For a deeper guide on where to buy and how to assess investment zones, see our main pillar page on real estate in Kenya.
Apartment Demand Remains Strong
Apartments continue to play a leading role in Kenya’s housing market. They are easier to build at scale, more affordable than detached homes in prime locations, and often easier to rent. For investors, that means apartments can offer a combination of occupier demand and rental stability.
Urban buyers also value convenience. Apartments near roads, schools, shopping centres, and business districts tend to outperform isolated developments. The market is increasingly rewarding projects that offer practical features such as parking, security, power backup, and reliable water access.
What Buyers Are Prioritising Now
Today’s buyers are more cautious than before. They want clear title status, transparent pricing, documented approvals, and developers who communicate well. This is especially true for diaspora investors who cannot inspect every property personally and depend heavily on trust and documentation.
Buyers are also paying more attention to service charges, maintenance, and long-term management. A property that looks cheap upfront may become expensive if it has poor access, hidden fees, or weak demand.
Infrastructure as a Price Driver
Infrastructure remains one of the biggest reasons property values change in Kenya. Roads, bypasses, public transport, drainage, electricity, and water all affect how useful a location is and how much future demand it can attract.
Areas with visible infrastructure improvement tend to perform better over time than areas that depend only on speculation. That is why many property investors watch government road projects, industrial zones, and new transport corridors closely before buying.
Rental Market Trends
Rental demand remains robust in areas with reliable access to jobs, schools, and transport. This is particularly true in Nairobi and surrounding commuter zones. Buyers seeking income-generating property should study occupancy patterns, tenant affordability, and the type of rental demand in the area.

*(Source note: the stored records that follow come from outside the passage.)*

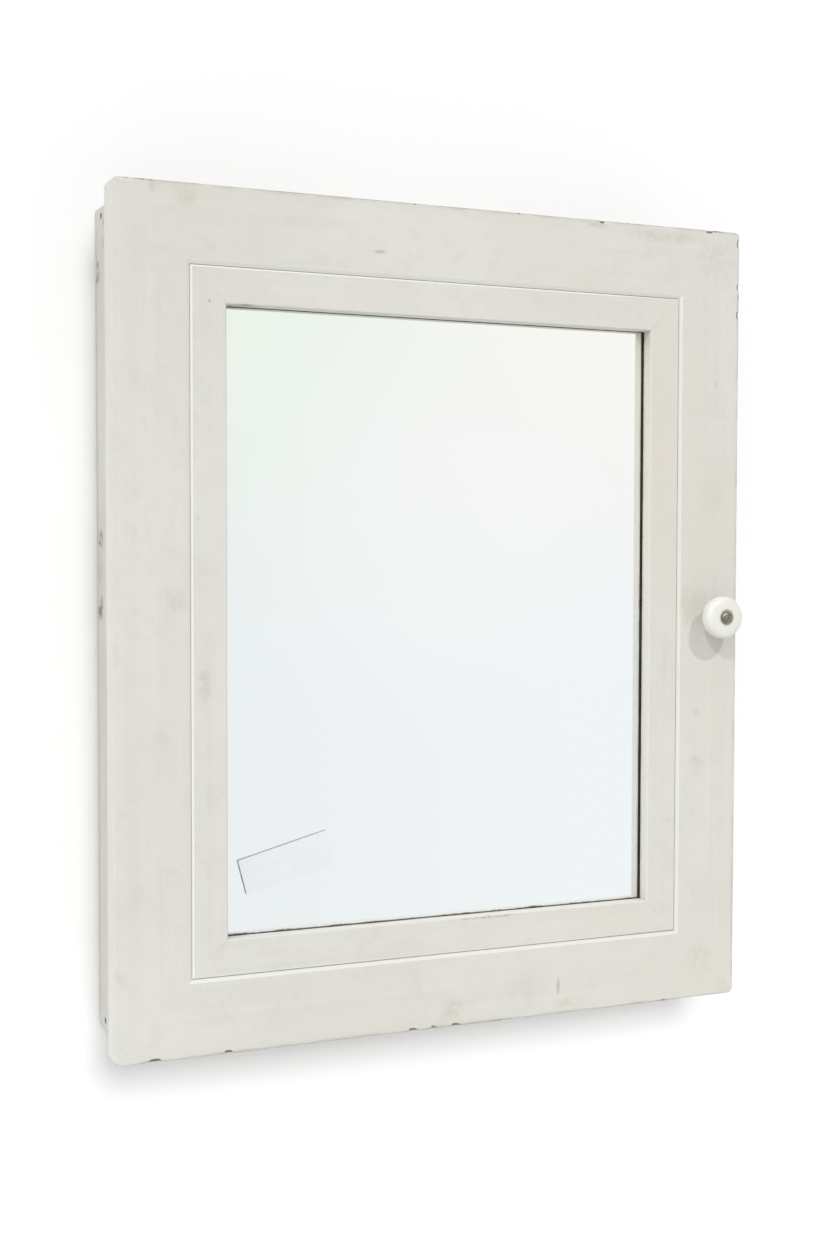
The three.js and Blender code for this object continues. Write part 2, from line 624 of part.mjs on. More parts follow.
function buildCase() {
  const left = cutHinges(sideBoard('left', -1), caseHingePocket, false);
  let right = sideBoard('right', 1);
  for (const { place } of CATCH_SCREWS) {
    right = right.subtract(screwHole(place, X));
  }
  add(caseGroup, 'side_left', left, CASE_PAINT);
  add(caseGroup, 'side_right', right, CASE_PAINT);
  add(caseGroup, 'top_board', endBoard('top', 1), CASE_PAINT);
  add(caseGroup, 'bottom_board', endBoard('bottom', -1), CASE_PAINT);

  const grip = 2 * (BACK_REBATE - SEAM);
  let back = block(around(0, INNER_WIDTH + grip), [BACK_FRONT, 0], around(0, INNER_HEIGHT + grip));
  const railBack = BACK_FRONT - SEAM;
  const railFront = railBack - RAIL_THICKNESS;
  const railWidth = around(0, INNER_WIDTH - 2 * SEAM);
  let rail = block(railWidth, [railFront, railBack], around(RAIL_MIDDLE, RAIL_HEIGHT));
  for (const hole of wallScrewHoles(railFront - OVERSHOOT, OVERSHOOT)) {
    back = back.subtract(hole);
    rail = rail.subtract(hole);
  }
  add(caseGroup, 'back_panel', back, CASE_PAINT);
  add(caseGroup, 'hanging_rail', rail, CASE_PAINT);

  for (let index = 0; index < SHELF_COUNT; index += 1) {
    const width = INNER_WIDTH + 2 * (DADO_DEPTH - SEAM);
    const high = around(shelfHeight(index), SHELF_THICKNESS);
    const shelf = block(around(0, width), [SHELF_FRONT, BACK_FRONT - SEAM], high);
    add(caseGroup, `shelf_${index + 1}`, shelf, CASE_PAINT);
  }
  for (const { name, place, into } of NAILS) {
    add(caseGroup, name, nail(place, into), IRON);
  }
}

// ---------------------------------------------------------------- hinges

// A leaf with its share of the knuckles. The case leaf has the odd ones, the door leaf the even ones.
function hingeLeaf(height, intoDoor) {
  const sign = intoDoor ? -1 : 1;
  const near = HINGE_Y + sign * LEAF_GAP / 2;
  const far = near + sign * LEAF_THICKNESS;
  const deep = [near, far].sort((a, b) => a - b);
  const plateFrom = -CASE_WIDTH / 2 + SEAM;
  let leaf = block([plateFrom, LEAF_END_X], deep, around(height, HINGE_LENGTH));
  const pitch = HINGE_LENGTH / KNUCKLE_COUNT;
  for (let index = intoDoor ? 1 : 0; index < KNUCKLE_COUNT; index += 2) {
    const bottom = height - HINGE_LENGTH / 2 + index * pitch + SEAM / 2;
    const length = pitch - SEAM;
    const from = new THREE.Vector3(HINGE_X, HINGE_Y, bottom);
    leaf = leaf.add(rod(KNUCKLE_RADIUS, from, length, Z));
    leaf = leaf.add(block([HINGE_X, plateFrom + OVERSHOOT], deep, [bottom, bottom + length]));
  }
  const pinRoom = new THREE.Vector3(HINGE_X, HINGE_Y, height - HINGE_LENGTH / 2 - OVERSHOOT);
  const pinBore = HINGE_PIN_RADIUS + HOLE_CLEARANCE;
  leaf = leaf.subtract(rod(pinBore, pinRoom, HINGE_LENGTH + 2 * OVERSHOOT, Z));
  const into = Y.clone().multiplyScalar(sign);
  for (const place of hingeScrewPlaces(height, intoDoor)) {
    leaf = leaf.subtract(screwHole(place, into));
  }
  return leaf;
}

function hingePin(height) {
  const reach = HINGE_LENGTH / 2 + SEAM;
  return turned([
    [0, -reach - PIN_HEAD_HEIGHT],
    [PIN_CROWN_RADIUS, -reach - PIN_HEAD_HEIGHT],
    [PIN_HEAD_RADIUS, -reach - PIN_HEAD_HEIGHT / 2],
    [PIN_HEAD_RADIUS, -reach],
    [HINGE_PIN_RADIUS, -reach],
    [HINGE_PIN_RADIUS, reach],
    [PIN_HEAD_RADIUS, reach],
    [PIN_HEAD_RADIUS, reach + PIN_HEAD_HEIGHT / 2],
    [PIN_CROWN_RADIUS, reach + PIN_HEAD_HEIGHT],
    [0, reach + PIN_HEAD_HEIGHT],
  ], new THREE.Vector3(HINGE_X, HINGE_Y, height), Z);
}

function buildHinges() {
  const rows = ['bottom', 'middle', 'top'];
  for (const [level, height] of Object.entries(HINGE_HEIGHTS)) {
    add(caseGroup, `hinge_${level}_case_leaf`, hingeLeaf(height, false), BRASS);
    add(doorGroup, `hinge_${level}_door_leaf`, hingeLeaf(height, true), BRASS);
    add(caseGroup, `hinge_${level}_pin`, hingePin(height), BRASS);
    hingeScrewPlaces(height, false).forEach((place, index) => {
      add(caseGroup, `hinge_${level}_case_screw_${rows[index]}`, woodScrew(place, Y, X), BRASS);
    });
    hingeScrewPlaces(height, true).forEach((place, index) => {
      const screw = woodScrew(place, Y.clone().negate(), Z);
      add(doorGroup, `hinge_${level}_door_screw_${rows[index]}`, screw, BRASS);
    });
  }
}

// ---------------------------------------------------------------- magnetic catch

function buildCatch() {
  const outer = [CATCH_X - CATCH_WIDTH, CATCH_X];
  const deep = [CATCH_FRONT, CATCH_FRONT + CATCH_DEPTH];
  const housing = block(outer, deep, around(CATCH_HEIGHT, CATCH_BLOCK_LENGTH));
  const ears = block([CATCH_X - CATCH_EAR, CATCH_X], deep, around(CATCH_HEIGHT, CATCH_LENGTH));
  const pocket = block(
    around(STRIKE_X, MAGNET_WIDTH + 2 * SEAM),
    [CATCH_FRONT - OVERSHOOT, CATCH_FRONT + MAGNET_DEPTH + SEAM],
    around(CATCH_HEIGHT, MAGNET_LENGTH + 2 * SEAM),
  );
  let body = housing.add(ears).subtract(pocket);
  for (const { place } of CATCH_SCREWS) {
    body = body.subtract(screwHole(place, X));
  }
  add(caseGroup, 'catch_case', body, DARK_PLASTIC);
  const magnet = block(
    around(STRIKE_X, MAGNET_WIDTH),
    [CATCH_FRONT, CATCH_FRONT + MAGNET_DEPTH],
    around(CATCH_HEIGHT, MAGNET_LENGTH),
  );
  add(caseGroup, 'catch_magnet', magnet, STEEL);
  for (const { name, place } of CATCH_SCREWS) {
    add(caseGroup, `catch_screw_${name}`, woodScrew(place, X, Y), STEEL);
  }
  const strike = block(
    around(STRIKE_X, STRIKE_WIDTH),
    [DOOR_BACK + SEAM, DOOR_BACK + SEAM + STRIKE_THICKNESS],
    around(CATCH_HEIGHT, STRIKE_LENGTH),
  );
  const into = Y.clone().negate();
  add(doorGroup, 'strike_plate', strike.subtract(screwHole(STRIKE_SCREW, into)), STEEL);
  add(doorGroup, 'strike_screw', woodScrew(STRIKE_SCREW, into, Z), STEEL);
}

buildDoorFrame();
buildMirror();
buildLabel();
buildKnob();
buildCase();
buildHinges();
buildCatch();

export default cabinet;
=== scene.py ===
"""Looks of the wall-hung medicine cabinet: an old white-painted case with a mirrored door."""

import math

import bmesh
import bpy
from mathutils import Matrix, Vector, noise
from mathutils.geometry import interpolate_bezier


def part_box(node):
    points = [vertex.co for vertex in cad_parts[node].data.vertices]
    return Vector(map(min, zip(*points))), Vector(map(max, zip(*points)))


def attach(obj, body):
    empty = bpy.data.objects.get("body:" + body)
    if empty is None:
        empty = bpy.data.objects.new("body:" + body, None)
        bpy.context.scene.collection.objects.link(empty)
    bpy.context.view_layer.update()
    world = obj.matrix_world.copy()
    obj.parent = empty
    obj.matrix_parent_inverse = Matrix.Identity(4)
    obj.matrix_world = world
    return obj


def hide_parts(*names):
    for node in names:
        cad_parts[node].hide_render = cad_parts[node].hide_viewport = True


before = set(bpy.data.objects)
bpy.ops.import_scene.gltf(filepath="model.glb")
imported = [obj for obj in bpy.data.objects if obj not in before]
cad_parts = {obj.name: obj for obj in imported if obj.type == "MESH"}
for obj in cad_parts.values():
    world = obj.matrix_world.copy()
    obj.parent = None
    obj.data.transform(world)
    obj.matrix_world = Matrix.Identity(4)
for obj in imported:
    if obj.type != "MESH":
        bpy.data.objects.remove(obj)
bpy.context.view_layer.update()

MM = 0.001
SIDES = ("bottom", "left", "top", "right")
LEVELS = ("upper", "lower")
ROWS = ("bottom", "middle", "top")


def joined_box(names):
    """Lowest and highest corner of several CAD nodes together."""
    boxes = [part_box(name) for name in names]
    low = Vector([min(box[0][i] for box in boxes) for i in range(3)])
    high = Vector([max(box[1][i] for box in boxes) for i in range(3)])
    return low, high


# ------------------------------------------------------------------ places read from the frame

DOOR_LOW, DOOR_HIGH = joined_box([f"outer_frame_{side}" for side in SIDES])
CASE_LOW, CASE_HIGH = joined_box(["side_left", "side_right", "top_board", "bottom_board", "back_panel"])
DOOR_HALF_X = (DOOR_HIGH.x - DOOR_LOW.x) / 2
DOOR_HALF_Z = (DOOR_HIGH.z - DOOR_LOW.z) / 2
DOOR_HEIGHT = 2 * DOOR_HALF_Z
DOOR_FRONT = DOOR_LOW.y
GROOVE_HALF_X = DOOR_HALF_X - (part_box("outer_frame_left")[1].x - DOOR_LOW.x)
GROOVE_HALF_Z = DOOR_HALF_Z - (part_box("outer_frame_bottom")[1].z - DOOR_LOW.z)
SIGHT_HALF_X = abs(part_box("inner_frame_left")[1].x)
SIGHT_HALF_Z = abs(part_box("inner_frame_bottom")[1].z)


# ------------------------------------------------------------------ camera, light and stage

# The viewpoint stands to the left of the door and a little above its middle.
EYE_FROM_DOOR = Vector((-0.8934, -1.8986, 0.0844))
TURN_RIGHT = math.radians(24.08)
TILT_DOWN = math.radians(2.413)
ROLL = math.radians(0.12)
SENSOR_WIDTH = 36.0
LENS_LENGTH = 49.73


def make_camera():
    data = bpy.data.cameras.new("camera")
    data.sensor_width = SENSOR_WIDTH
    data.lens = LENS_LENGTH
    data.clip_start = 10 * MM
    camera = bpy.data.objects.new("camera", data)
    bpy.context.scene.collection.objects.link(camera)
    forward = Vector((
        math.sin(TURN_RIGHT) * math.cos(TILT_DOWN),
        math.cos(TURN_RIGHT) * math.cos(TILT_DOWN),
        -math.sin(TILT_DOWN),
    ))
    aim = forward.to_track_quat("-Z", "Y").to_matrix().to_4x4()
    eye = EYE_FROM_DOOR * DOOR_HEIGHT + Vector((0, DOOR_FRONT, 0))
    camera.matrix_world = Matrix.Translation(eye) @ aim @ Matrix.Rotation(ROLL, 4, "Z")
    bpy.context.scene.camera = camera


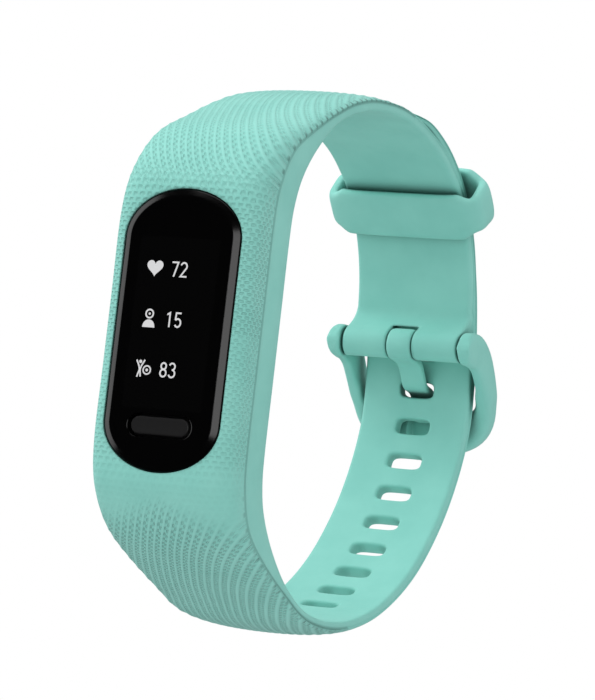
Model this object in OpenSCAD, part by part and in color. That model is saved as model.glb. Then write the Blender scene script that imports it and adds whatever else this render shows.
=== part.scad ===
/* Fitness tracker band: a sealed module in a one-piece silicone strap with a pin buckle.
   The module stands upright: +X runs along the forearm, -Y is the way the screen faces and
   +Z is up along the module. The origin is the centre of the wrist opening. */

/* [Module] */
// Half the width of the lens
lens_hw = 8.05; // [7.8:0.05:8.3]
// Half the height of the lens
lens_hz = 17.15; // [16.8:0.05:17.4]
// Height of the elliptical ends of the lens
lens_end = 6; // [4:0.5:8]
// Height of the lens centre above the origin
lens_z = -0.75; // [-1:0.05:-0.5]
// Front face of the lens
lens_y = -39; // [-39.2:0.1:-38.8]
// How far the flange of the case stands outside the lens
flange = 0.6; // [0.4:0.1:0.7]

/* [Key] */
// Length of the key
key_l = 8; // [7:0.1:8.4]
// Height of the key
key_w = 2.2; // [1.8:0.1:2.4]
// Height of the key's centre below the origin
key_z = -12.4; // [-12.6:0.1:-12.2]

/* [Strap] */
// Thickness of the strap that carries the buckle
strap_t = 1.7; // [1.6:0.1:1.9]
// Half the width of the band at the module
module_hw = 9.75; // [9.6:0.05:9.9]
// Half the width of the strap that carries the buckle
strap_a_hw = 8.5; // [8.2:0.1:8.6]
// Half the width of the strap with the holes
strap_b_hw = 8; // [7.6:0.1:8]
// Distance between two holes along the strap
hole_pitch = 5; // [4.8:0.1:5.2]
// Length of a hole across the strap
hole_l = 5.4; // [5:0.1:6]
// Width of a hole along the strap
hole_w = 2.4; // [2.3:0.1:2.7]

/* [Buckle] */
// Distance of the spring bar behind the origin
bar_y = 26; // [25.9:0.1:26.1]
// Height of the spring bar
bar_z = 5.5; // [5.4:0.1:5.6]
// Radius of the rolled end of the strap
barrel_r = 1.9; // [1.7:0.1:2]
// Half the width of the buckle
buckle_hw = 10.6; // [10.4:0.1:11]
// Width of the tongue
tongue_w = 3.5; // [3:0.1:3.6]
// Thickness of the tongue
tongue_t = 1; // [0.8:0.1:1.1]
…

Short-term rentals have also become more visible, especially in city and coastal markets. However, this segment requires active management, furnishing, and a strong understanding of seasonal demand. It is not automatically better than long-term rental; it simply serves a different strategy.
What These Trends Mean for Investors
The main lesson from current Kenya real estate trends is that good value is often found outside the most expensive zones. That does not mean buying anywhere cheap. It means identifying places where affordability, infrastructure, and real demand are coming together.
Investors should avoid chasing trends that are not supported by actual development. A market story is not the same as a market signal. Real demand, not speculation, should drive your decision.
Conclusion
Kenya real estate trends point toward continued growth in commuter towns, apartments, and locations with clear infrastructure advantages. Buyers who pay attention to demand, accessibility, and legal clarity will be better positioned to make profitable decisions. The strongest opportunities are usually not the loudest ones; they are the ones backed by fundamentals.
FAQs
What are the biggest Kenya real estate trends right now?
Satellite towns, apartment demand, infrastructure-led growth, and more cautious buyer behaviour are among the biggest trends.
Why are commuter towns becoming popular?
They offer lower entry prices, growth potential, and better access as roads and transport improve.
Are apartments still a good investment in Kenya?
Yes, especially in urban areas with strong tenant demand and good connectivity.
What drives property appreciation in Kenya?
Infrastructure, accessibility, population growth, amenities, and overall demand are major drivers.
How should I use trends when buying property?
Use them to identify areas with real demand and future growth, but always verify the title and total cost.